Taylor's customers are grateful not only for that life-altering decision, but for her inherent abilities and skill. For anyone who craves a juicy white peach in the dead of winter, marmalades and conserves offer sweet satisfaction. Preserving, as its name implies, holds onto nature's bounty--and Taylor does this beautifully.
Her first step is in finding the perfect fruit. Relying on California-grown and mostly organic fruit, Taylor prefers to meet her produce.
"The first thing you can do is put it to your nose. Is there any aroma?" she said. "How does it feel in the hand? Is it a heavy piece of fruit? Does it have a good blush? A good vitality?"
Taylor prides herself on using forgotten fruits--varieties such as Diamond Princess peaches and damson (or Santa Rosa) plums--which great-grandma may have known, yet are missing from today's fruit baskets.
Finding the fruit also means finding the farmer. Taylor uses small family farms for her supplies and knows the people behind the produce.
"What I try and do is build a relationship with a farmer that's a long-term relationship, so that we come to understand one another in what I might need for preserving and what they need in terms of selling their fruit," she said. "It's really about a relationship and a trust."
Taylor has developed that kind of union with Tory Farms in Dinuba. Rebecca and Tory Torosian's farm produces 65 varieties of stone fruits, and many of their peaches and plums end up inside one of Taylor's jars.
"We're trying our best to grow stuff that's really good," said Tory Torosian. "And someone as discriminating as June, it's a good compliment."
One late summer day, Taylor stepped out of the kitchen and trekked four hours to Tory Farms. Touring and tasting, she spotted a beloved damson plum hanging on the tree. Damsons are small, dark and oval-shaped plums more common in England, yet rarely known these days in the United States. Their flavor is tart but perfect for preserving.
"It's hard to actually find the damson plum," Taylor said. "It is rare. I'm interested in bringing back these flavors."
Setting foot on the farm gets Taylor up close and personal with the growing process and gives her a glimpse of what farming entails. "I have an ongoing, deeper and deeper respect for farmers and how they manage to keep their sanity in the face of nature," she said.
Loaded with fruit from Tory Farms, Taylor heads home. She's revealed another trick to her trade: plucking produce at its peak. Taylor likes her fruit ripe and ready, as it is then primed for preserving.
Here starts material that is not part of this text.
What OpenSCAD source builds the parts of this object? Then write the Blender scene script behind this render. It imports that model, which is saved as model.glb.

Sorting, slicing and sectioning the fruit is done at a steady pace by Taylor and two employees. It's a labor of love, and Taylor refuses to let her operation get so big that it takes her away from the action.
"A few years ago I had three or four people working with me and I got to a point where I really wasn't engaged with the fruit very much and you lose sight," she said.
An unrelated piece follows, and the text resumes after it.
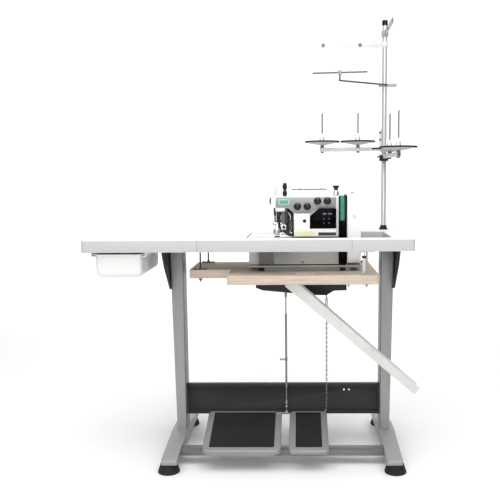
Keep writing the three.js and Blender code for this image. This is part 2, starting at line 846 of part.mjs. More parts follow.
function driveShaft() {
  const at = (x) => [x, SHAFT.y, SHAFT.z];
  return join(
    rod(SHAFT.radius, at(45), at(346), 20),
    rod(20, at(48), at(60), 20),
    rod(24, at(318), at(346), 20),
  );
}

piece('head_bed', headBed(), HEAD_GREY);
piece('cloth_plate', clothPlate(), STEEL);
piece('head_body', headBody(), WHITE_PAINT);
piece('looper_cover', looperCover(), WHITE_PAINT);
piece('display_panel', displayPanel(), GLOSS_BLACK);
piece('light_strip', lightStrip(), GLOSS_BLACK);
piece('motor_cover', motorCover(), WHITE_PAINT);
piece('motor_cover_button', coverButton(), STEEL).position.set(BUTTON.x, BUTTON.y, 0);
piece('top_housing', topHousing(), WHITE_PAINT);
const DIAL_PLACES = [[140, 903.5], [173.5, 903.5], [209, 922], [242.5, 922]];
DIAL_PLACES.forEach(([x, z], i) => {
  const dial = piece(`tension_dial_${i + 1}`, tensionDial(), BLACK_PLASTIC);
  dial.position.set(x, HEAD.front - 2 - GAP, z);
});
piece('pressure_knob', pressureKnob(), BLACK_PLASTIC).position.set(96, -80, HEAD.top + GAP);
piece('oil_sight', oilSight(), STEEL).position.set(276, -60, HEAD.top + GAP);
piece('needle_bar', needleBar(), STEEL);
piece('presser_foot', presserFoot(), STEEL);
piece('upper_knife', upperKnife(), STEEL);
piece('looper', looper(), STEEL);
piece('drive_shaft', driveShaft(), STEEL);

// ---------------------------------------------------------------- thread stand
// Everything here is built about the axis of the pole.
const standGroup = groupAt([POLE.x, POLE.y, 0]);

function poleLower() {
  const low = TABLE.top + GAP;
  const { radius, bore, joint } = POLE;
  return turned([
    [0, low],
    [17, low],
    [17, low + 5],
    [13, low + 6],
    [13, low + 16],
    [radius, low + 17],
    [radius, joint - GAP],
    [bore, joint - GAP],
    [bore, low + 8],
    [0, low + 8],
  ], 20);
}

function poleUpper() {
  const { radius, bore, joint, top } = POLE;
  const spigot = bore - 0.4;
  const capLow = top - 20;
  return turned([
    [0, 935],
    [spigot, 935],
    [spigot, joint],
    [radius, joint],
    [radius, capLow],
    [radius + 1.5, capLow],
    [radius + 1.5, top - 2],
    [radius - 1, top],
    [0, top],
  ], 20);
}

function ring(outer, [z0, z1]) {
  const inner = POLE.radius + GAP;
  return turned([[inner, z0], [outer, z0], [outer, z1], [inner, z1], [inner, z0]], 20);
}

function poleCut([z0, z1]) {
  return rod(POLE.radius + GAP, [0, 0, z0 - 1], [0, 0, z1 + 1], 20);
}

function spoolArm({ low, high, collar }, extras) {
  const height = [low, high];
  const bar = block([12, 246], [-7, 7], height);
  return join(ring(17, [low - collar, high]), cut(bar, poleCut(height)), ...extras);
}

function spoolDisc({ high, rim, pinTop }) {
  // A shallow dish on a nut, with a hub and a thin pin for the cone of thread.
  const bottom = high + GAP - rim;
  const pin = pinTop - rim;
  const profile = [
    [0, bottom], [8, bottom], [8, -15], [40, -10], [66.5, -3], [66.5, 0], [63, 0], [12, -10],
    [9.5, 8], [6, 27], [SPOOL_PIN, 29], [SPOOL_PIN, pin - 3], [0, pin],
  ];
  return turned(profile, 24);
}

function topGuide({ middle }, eyelets) {
  const height = [middle - 11, middle + 11];
  const bar = block([11, 244], [-1.3, 1.3], height);
  const holes = eyelets.map((x) => rod(4, [x, -9, middle], [x, 9, middle], 12));
  return join(ring(13, height), cut(bar, poleCut(height), ...holes));
}

function middleGuide() {
  // A collar plate, a bent wire that reaches forward, and a level bar that guides the threads.
  const { arm, bar, endX, endY, barHalf, wire } = MIDDLE_GUIDE;
  const end = new THREE.Vector2(endX - POLE.x, endY - POLE.y);
  const lean = 0.12;
  const hub = 6.5;
  const [dx, dy] = [Math.cos(lean) * barHalf, -Math.sin(lean) * barHalf];
  const plate = slab(rectangle([-22, 46], [-13, 13], 11), [arm - 5, arm + 5]);
  const bend = [[-14, -12, arm], [end.x, end.y, arm], [end.x, end.y, bar]];
  return join(
    cut(plate, poleCut([arm - 5, arm + 5])),
    rod(wire, bend[0], bend[1], 8),
    new THREE.SphereGeometry(wire, 8, 6).translate(...bend[1]),
    rod(wire, bend[1], bend[2], 8),
    rod(hub, [end.x, end.y, bar - 8], [end.x, end.y, bar + 8], 12),
    rod(wire, [end.x - dx, end.y - dy, bar], [end.x + dx, end.y + dy, bar], 8),
  );
}

function turnedGroup(angle) {
  const group = groupAt([0, 0, 0], standGroup);
  group.rotation.z = angle;
  return group;
}

piece('pole_lower', poleLower(), STEEL, standGroup);
piece('pole_upper', poleUpper(), STEEL, standGroup);

const clampStrap = block([6, 20], [-3, 3], [SPOOL_ARM_LEFT.high - 2, 1188]);
const leftArm = turnedGroup(SPOOL_ARM_LEFT.angle);
const strapCut = cut(clampStrap, poleCut([SPOOL_ARM_LEFT.low, 1190]));
piece('spool_arm_left', spoolArm(SPOOL_ARM_LEFT, [strapCut]), WHITE_PAINT, leftArm);
const frontArm = turnedGroup(SPOOL_ARM_FRONT.angle);
const clampHandle = rod(2.5, [0, -14, 1080], [0, -27, 1080], 8);
piece('spool_arm_front', spoolArm(SPOOL_ARM_FRONT, [clampHandle]), WHITE_PAINT, frontArm);

let discNumber = 1;
for (const [group, arm] of [[leftArm, SPOOL_ARM_LEFT], [frontArm, SPOOL_ARM_FRONT]]) {
  for (const distance of SPOOL_SEATS) {
    const disc = piece(`spool_disc_${discNumber}`, spoolDisc(arm), WHITE_PLASTIC, group);
    disc.position.set(distance, 0, arm.rim);
    discNumber += 1;
  }
}

const guideEyes = [93, 140, 233];
const topLeft = turnedGroup(TOP_GUIDE_LEFT.angle);
piece('top_guide_left', topGuide(TOP_GUIDE_LEFT, guideEyes), WHITE_PAINT, topLeft);
const topFront = turnedGroup(TOP_GUIDE_FRONT.angle);
piece('top_guide_front', topGuide(TOP_GUIDE_FRONT, guideEyes), WHITE_PAINT, topFront);
piece('middle_guide', middleGuide(), STEEL, standGroup);

export default machine;
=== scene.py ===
import json
import math

import bmesh
import bpy
from mathutils import Matrix, Vector

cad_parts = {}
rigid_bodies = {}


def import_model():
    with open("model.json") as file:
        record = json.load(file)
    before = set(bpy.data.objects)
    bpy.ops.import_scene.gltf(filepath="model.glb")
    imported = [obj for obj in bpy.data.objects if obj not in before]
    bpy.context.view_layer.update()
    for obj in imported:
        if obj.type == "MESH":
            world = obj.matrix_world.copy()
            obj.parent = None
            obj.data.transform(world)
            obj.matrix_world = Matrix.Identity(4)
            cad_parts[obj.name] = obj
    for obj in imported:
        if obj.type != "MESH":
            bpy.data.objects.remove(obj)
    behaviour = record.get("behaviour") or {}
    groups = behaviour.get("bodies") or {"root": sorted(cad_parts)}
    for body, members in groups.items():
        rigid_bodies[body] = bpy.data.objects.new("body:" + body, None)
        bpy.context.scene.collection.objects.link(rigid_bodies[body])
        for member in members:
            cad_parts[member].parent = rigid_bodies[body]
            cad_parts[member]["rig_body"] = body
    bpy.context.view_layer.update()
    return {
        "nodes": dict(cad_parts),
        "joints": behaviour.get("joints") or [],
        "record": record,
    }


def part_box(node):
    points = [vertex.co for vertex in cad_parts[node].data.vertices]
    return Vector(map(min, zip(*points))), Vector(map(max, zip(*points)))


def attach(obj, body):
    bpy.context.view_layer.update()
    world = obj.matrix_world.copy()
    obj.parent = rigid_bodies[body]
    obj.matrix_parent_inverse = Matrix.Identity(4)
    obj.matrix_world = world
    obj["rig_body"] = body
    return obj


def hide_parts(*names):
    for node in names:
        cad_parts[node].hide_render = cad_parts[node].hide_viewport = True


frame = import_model()
MM = 0.001
UP = Vector((0, 0, 1))
FORWARD = (0, -1, 0)
scene = bpy.context.scene


class Box:
    """A CAD node's place at rest, in millimetres."""

    def __init__(self, node):
        low, high = (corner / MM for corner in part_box(node))
        self.left, self.front, self.low = low
        self.right, self.rear, self.high = high
        self.x, self.y, self.z = (low + high) / 2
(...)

An eye always on the fruit, Taylor gathers the goods, including fruit segments and fruit rinds for marmalade, and places them in mammoth pots. Nearly 100 pounds of fruit may be cooked per pot, depending on the product. A smidge of sugar is added, and the only pectin is the fruit's own natural pectin. Recipes are used as guidelines, not mandates. This may be the crux of her creations and she teaches this to eager students in her one-day class on the principles of preserving.
"They want me to tell them to put in a tablespoon of this, a cup of that and a pound of this, and instead you say, 'Look in the pot, observe what you see, trust your senses, experience this process,'" she said.
The process is mostly the cooking, or simmering. The fruit may cook for 30 or 40 minutes or even longer, depending on the batch or whether the batch is for marmalade or conserves. When the cooking is deemed complete, hot glass jars are whisked from the oven where they've been warming. Next Taylor ladles the preserves into the awaiting jars.
Finally, labels are stuck on by hand, just like the good ol' days. Taylor says that is the main point: preserving this art of the past so it remains an art of the present and into the future. "We don't want to lose the craft of preserving. We don't want to lose these fruit varieties. We don't want to lose the small family farmers."